I need to make a distinction, that my diet habits to help control my health issues and to feel good are not bound by the same diet recommendations of Crohn's and Ulcerative Colitis. 
Those with Crohn's and UC frequently are recommended to following certain diet protocols as certain foods will increase or agitate inflammation causing symptoms to worsen. 

For me, food in general is upsetting to my body. I feel my very best when I don't eat. When I don't eat I am not struck with stomach pain and cramps from eating or SBS issues. Only problems are that I really enjoy the taste of food and one must eat to survive. 
So I try to eat light, non-greasy, small portion foods whenever possible as these do not upset my stomach and bowel as much as a heavy, large meal does. 

I don't know if there is another that experiences the same issues with food in the same way as I do, although I imagine it is similar to Crohn's and UC flare ups. But either way, it makes the day very hard to plan.

Tuesday, May 15, 2012

The FAP Beginning

life's a polyp

For those of you that are new to the world of FAP, you must first understand the genetic disease.

Briefly, Familial Adenomatous Polyposis is a rare hereditary genetic mutation on the APC gene that predisposes an individual to colon cancer due to hundreds to thousands of precancerous polyps developing in the colon at an early age. Those with FAP develop significantly more polyps and at an earlier age than those without FAP. If the FAP polyps are not treated, the individual will inevitably develop colon cancer. Due to the autosomal dominant hereditary nature of FAP, the offspring of an affected individual has a 50% chance of inheriting FAP.
There are associated manifestations of FAP as well. These include:
  • Congenital hypertrophy of retinal pigment epithelium (CHRPE)
  • Osteomas, supernumerary teeth, odontomas
  • Desmoids, fibromas, epidermoid cysts
  • Stomach, duodenal, and other small bowel adenomas
  • Gastric fundic gland polyps
  • Brain tumors
  • Increased Risk for Gastric Cancers and cancers of the Thyroid, Pancreas, Liver, Central Nervous System, Adrenal, and Bile Ducts
FAP is sometimes referred to as Gardner's Syndrome. This was described as a variation early on, prior to the level of understanding about FAP that is now known and is no longer acknowledged by the National Comprehensive Cancer Network (NCCN). 

FAP occurs due to a mutation on the APC gene and has been associated with mutations between codons 178 and 309, between codons 409 and 1,580, corresponding to exons 5-8, 9-14 and the first half of the large final exon.
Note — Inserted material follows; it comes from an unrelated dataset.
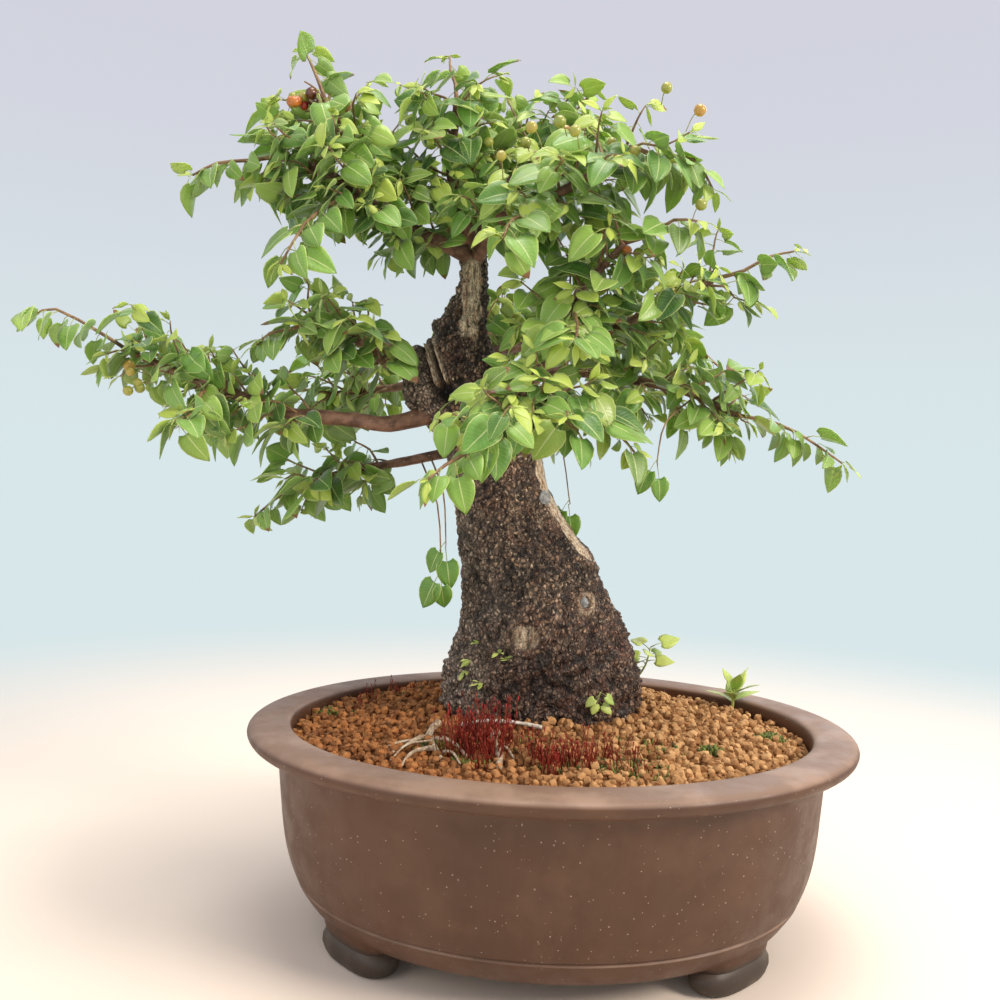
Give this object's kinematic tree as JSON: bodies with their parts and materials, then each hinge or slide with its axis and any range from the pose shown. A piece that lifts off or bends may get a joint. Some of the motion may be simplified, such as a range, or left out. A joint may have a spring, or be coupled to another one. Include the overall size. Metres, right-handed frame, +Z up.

While the APC gene is the only gene identified to lead to FAP, there have been over 300 different variations of mutations found on the APC gene thus far.
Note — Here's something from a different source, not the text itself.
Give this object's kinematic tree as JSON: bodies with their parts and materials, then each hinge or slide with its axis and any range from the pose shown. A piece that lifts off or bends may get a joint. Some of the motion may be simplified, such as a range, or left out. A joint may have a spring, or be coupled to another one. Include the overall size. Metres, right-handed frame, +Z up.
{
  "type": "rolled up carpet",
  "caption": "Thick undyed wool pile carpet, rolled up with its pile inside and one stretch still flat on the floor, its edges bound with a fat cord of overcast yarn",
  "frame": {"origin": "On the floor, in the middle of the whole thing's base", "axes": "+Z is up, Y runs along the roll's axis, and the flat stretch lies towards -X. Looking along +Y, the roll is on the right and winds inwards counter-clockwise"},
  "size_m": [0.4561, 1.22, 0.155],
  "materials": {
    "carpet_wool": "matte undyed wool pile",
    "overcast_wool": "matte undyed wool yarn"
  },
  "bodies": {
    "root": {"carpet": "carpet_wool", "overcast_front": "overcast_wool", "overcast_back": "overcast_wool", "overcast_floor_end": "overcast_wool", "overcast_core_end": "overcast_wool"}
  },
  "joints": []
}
Attenuated FAP is a variation characterized by a significant risk for colon cancer but fewer colonic polyps (average of 30), more proximally located polyps, and diagnosis of colon cancer at a later age; management may be substantially different. AFAP mutation on the APC gene is usually associated with mutations at the extreme 5' (before codon 157) and 3' (after codon 1,595) ends of the APC gene, and in the alternatively spliced region of exon 9 (codons 213-412). 
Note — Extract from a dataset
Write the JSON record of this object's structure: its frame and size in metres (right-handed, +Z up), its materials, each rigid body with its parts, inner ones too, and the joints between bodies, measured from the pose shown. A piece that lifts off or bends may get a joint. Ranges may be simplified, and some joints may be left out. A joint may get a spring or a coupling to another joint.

If a brain tumor occurs in someone with either FAP or a hereditary non-polyposis colorectal cancer condition, it has been referred to previously as Turcot Syndrome. However, the NCCN recommends against using this term as it is imprecise. 

NCCN recommends genetic testing to occur in infancy for children suspected of having FAP with colonoscopies occurring annually upon age 10, if symptoms do not present earlier requiring colonoscopy. For monitoring of hepatoblastoma to occur every 3-6 months from birth to age 5. NCCN guidelines also provide detailed recommended monitoring guidelines for the additional cancer risks associated with FAP. These can be viewed by creating a free account with NCCN.